----- Records for the task -----

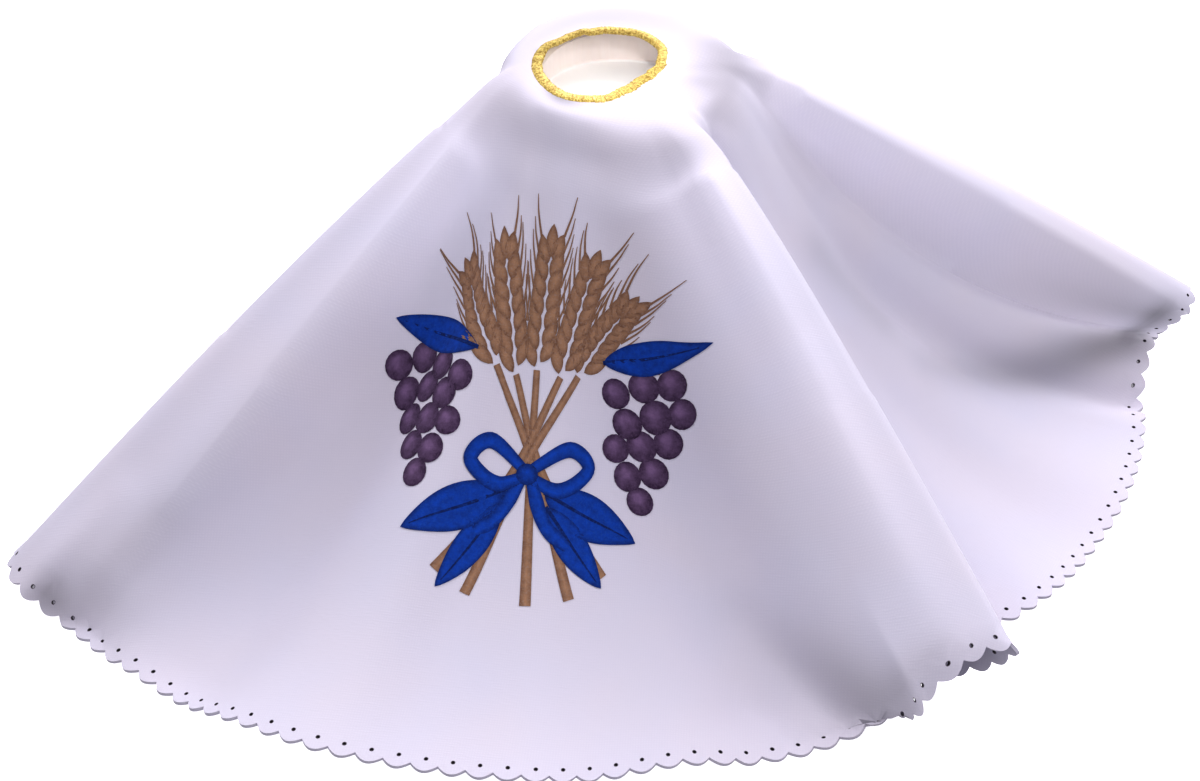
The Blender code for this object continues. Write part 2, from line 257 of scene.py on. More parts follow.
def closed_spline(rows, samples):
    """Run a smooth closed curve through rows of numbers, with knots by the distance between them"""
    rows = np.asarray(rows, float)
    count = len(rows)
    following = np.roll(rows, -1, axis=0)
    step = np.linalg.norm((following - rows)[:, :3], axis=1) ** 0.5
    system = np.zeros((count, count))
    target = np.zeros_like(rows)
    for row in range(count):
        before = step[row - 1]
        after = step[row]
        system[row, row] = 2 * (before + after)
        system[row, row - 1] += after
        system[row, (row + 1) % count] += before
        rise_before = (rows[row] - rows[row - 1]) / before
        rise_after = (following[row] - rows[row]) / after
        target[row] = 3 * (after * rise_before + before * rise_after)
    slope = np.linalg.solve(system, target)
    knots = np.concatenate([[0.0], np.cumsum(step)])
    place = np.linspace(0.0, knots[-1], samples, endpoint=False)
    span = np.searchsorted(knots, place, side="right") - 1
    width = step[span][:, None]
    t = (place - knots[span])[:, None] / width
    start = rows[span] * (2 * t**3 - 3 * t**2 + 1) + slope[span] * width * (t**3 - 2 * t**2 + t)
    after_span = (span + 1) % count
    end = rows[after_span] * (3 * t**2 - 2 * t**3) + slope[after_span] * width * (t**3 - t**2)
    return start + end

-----
----- Records for the task -----

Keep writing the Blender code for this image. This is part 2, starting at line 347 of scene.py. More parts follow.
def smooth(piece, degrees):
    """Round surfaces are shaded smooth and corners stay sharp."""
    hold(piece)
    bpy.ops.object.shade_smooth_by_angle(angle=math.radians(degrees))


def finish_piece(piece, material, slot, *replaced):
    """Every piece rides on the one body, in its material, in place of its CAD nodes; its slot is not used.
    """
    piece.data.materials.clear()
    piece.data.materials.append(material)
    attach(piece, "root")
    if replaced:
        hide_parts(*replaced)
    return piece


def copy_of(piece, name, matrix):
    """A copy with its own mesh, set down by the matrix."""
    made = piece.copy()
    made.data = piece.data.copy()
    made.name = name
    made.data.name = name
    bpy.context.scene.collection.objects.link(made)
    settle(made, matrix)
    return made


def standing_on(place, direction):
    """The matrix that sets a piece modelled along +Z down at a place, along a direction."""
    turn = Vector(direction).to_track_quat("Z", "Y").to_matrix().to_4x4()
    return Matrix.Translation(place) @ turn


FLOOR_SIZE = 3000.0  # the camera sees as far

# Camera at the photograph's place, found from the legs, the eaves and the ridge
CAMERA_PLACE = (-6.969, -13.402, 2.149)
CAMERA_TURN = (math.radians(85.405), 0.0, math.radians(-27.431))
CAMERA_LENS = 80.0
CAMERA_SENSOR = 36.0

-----
----- Records for the task -----

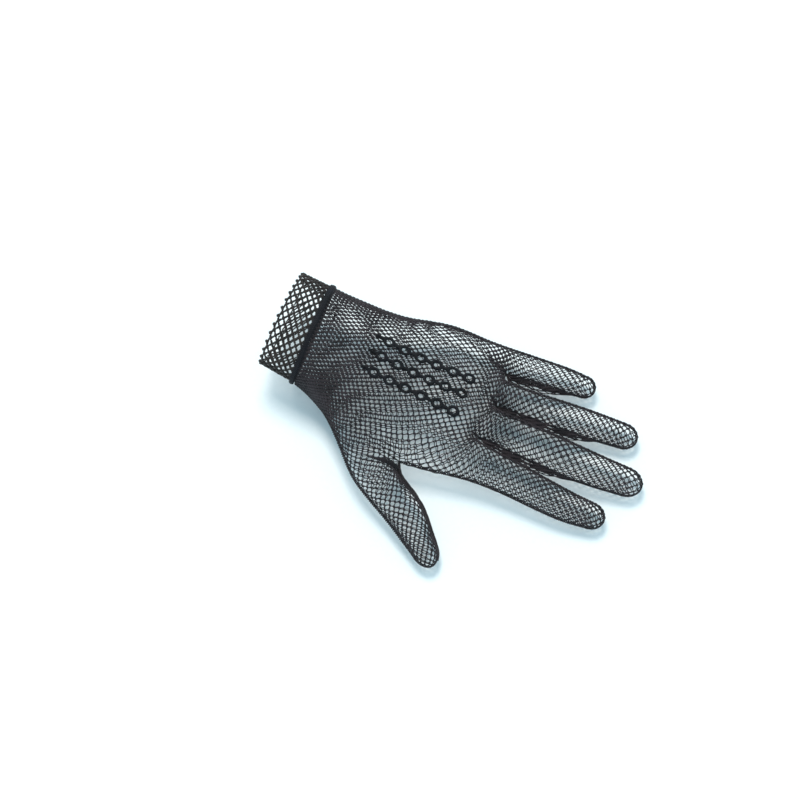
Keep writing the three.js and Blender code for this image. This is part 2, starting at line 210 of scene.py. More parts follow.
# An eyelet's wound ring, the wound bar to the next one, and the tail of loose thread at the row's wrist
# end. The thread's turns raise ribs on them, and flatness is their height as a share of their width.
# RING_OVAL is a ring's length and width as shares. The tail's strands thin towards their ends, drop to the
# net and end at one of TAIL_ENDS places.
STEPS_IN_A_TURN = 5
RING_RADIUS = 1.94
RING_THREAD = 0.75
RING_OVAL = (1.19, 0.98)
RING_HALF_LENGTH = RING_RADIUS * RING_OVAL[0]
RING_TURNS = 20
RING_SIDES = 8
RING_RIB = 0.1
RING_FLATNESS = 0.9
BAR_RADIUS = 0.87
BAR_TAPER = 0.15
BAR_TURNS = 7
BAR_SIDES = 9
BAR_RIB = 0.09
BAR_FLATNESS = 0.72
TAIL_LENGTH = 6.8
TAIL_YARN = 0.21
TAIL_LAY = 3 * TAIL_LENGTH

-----

» What the task requires
Within the listing above, give again exactly every line from the line with "hide_parts(*replaced)" through the line with "CAMERA_SENSOR = 36.0", both included, and no other line.

» The response
        hide_parts(*replaced)
    return piece


def copy_of(piece, name, matrix):
    """A copy with its own mesh, set down by the matrix."""
    made = piece.copy()
    made.data = piece.data.copy()
    made.name = name
    made.data.name = name
    bpy.context.scene.collection.objects.link(made)
    settle(made, matrix)
    return made


def standing_on(place, direction):
    """The matrix that sets a piece modelled along +Z down at a place, along a direction."""
    turn = Vector(direction).to_track_quat("Z", "Y").to_matrix().to_4x4()
    return Matrix.Translation(place) @ turn


FLOOR_SIZE = 3000.0  # the camera sees as far

# Camera at the photograph's place, found from the legs, the eaves and the ridge
CAMERA_PLACE = (-6.969, -13.402, 2.149)
CAMERA_TURN = (math.radians(85.405), 0.0, math.radians(-27.431))
CAMERA_LENS = 80.0
CAMERA_SENSOR = 36.0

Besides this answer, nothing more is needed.